Essa abordagem de computação híbrida pode ser utilizada para identificar automaticamente rumores baseados em um conjunto inicial de tweets referentes a eles. Essa identificação rápida dos rumores e sua fonte é um componente importante da verificação de conteúdos gerados pelos cidadãos. Isso permite aos jornalistas e profissionais de ajuda humanitária rastrear a fonte das informações e saber quem contactar para dar o próximo passo para verificá-las.
No entanto, o objetivo não deve ser apenas identificar informações falsas ou enganosas nas redes sociais, mas também combater e corrigir a informação o mais rápido possível. A primeira versão do AIDR foi lançada em novembro de 2013.

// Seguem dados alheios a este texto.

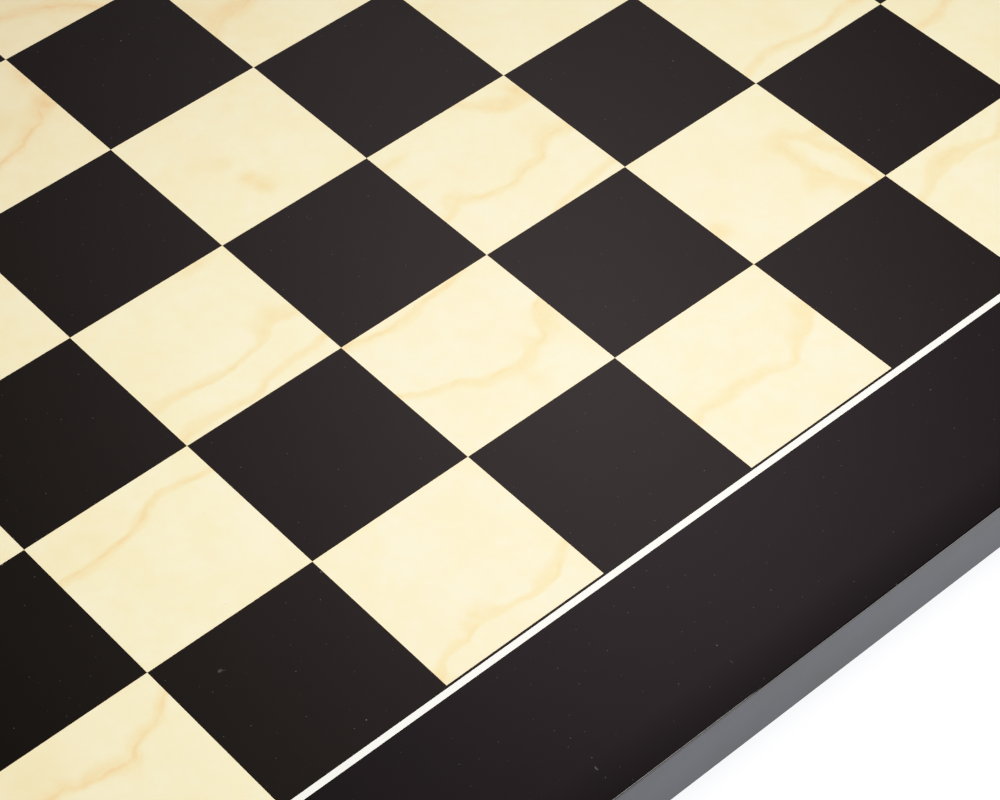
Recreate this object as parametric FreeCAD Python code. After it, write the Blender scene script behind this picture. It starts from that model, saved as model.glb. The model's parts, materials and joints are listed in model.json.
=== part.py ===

Acelerando o processo de verificação
Como observado anteriormente, as plataformas de verificação movidas a computação avançada ainda estão nos seus estágios iniciais, o que significa que sua real contribuição para a verificação de conteúdos gerados pelos usuários ainda não está clara. Mesmo que essas plataformas sejam frutíferas, seus primeiros passos
enfrentarão restrições importantes, mas este trabalho inicial é essencial para que possamos nos mover em direção a aplicações significativas da computação avançada no processo de verificação.
Uma limitação atual é que a AIDR e o Credibility Plugin, descritos acima, são totalmente dependentes de uma só fonte: o Twitter. Plataformas de verificação através de diferentes mídias são necessárias para triangular relatórios em diferentes fontes, meios de comunicação e linguagens. O Veri.ly chega perto de cumprir essa necessidade, mas depende inteiramente de intervenção humana, não sendo possível aumentar sua escala facilmente.
De qualquer forma, essas soluções estão longe de ser a grande saída que tantos procuram em termos de verificação. Assim como outras plataformas de informação, elas também podem ser sabotadas com tempo e esforço suficientes. Ainda assim, essas ferramentas oferecem a possibilidade de acelerar o processo de verificação e é provável que continuem avançando na medida em que mais esforços einvestimentos são feitos nessa área.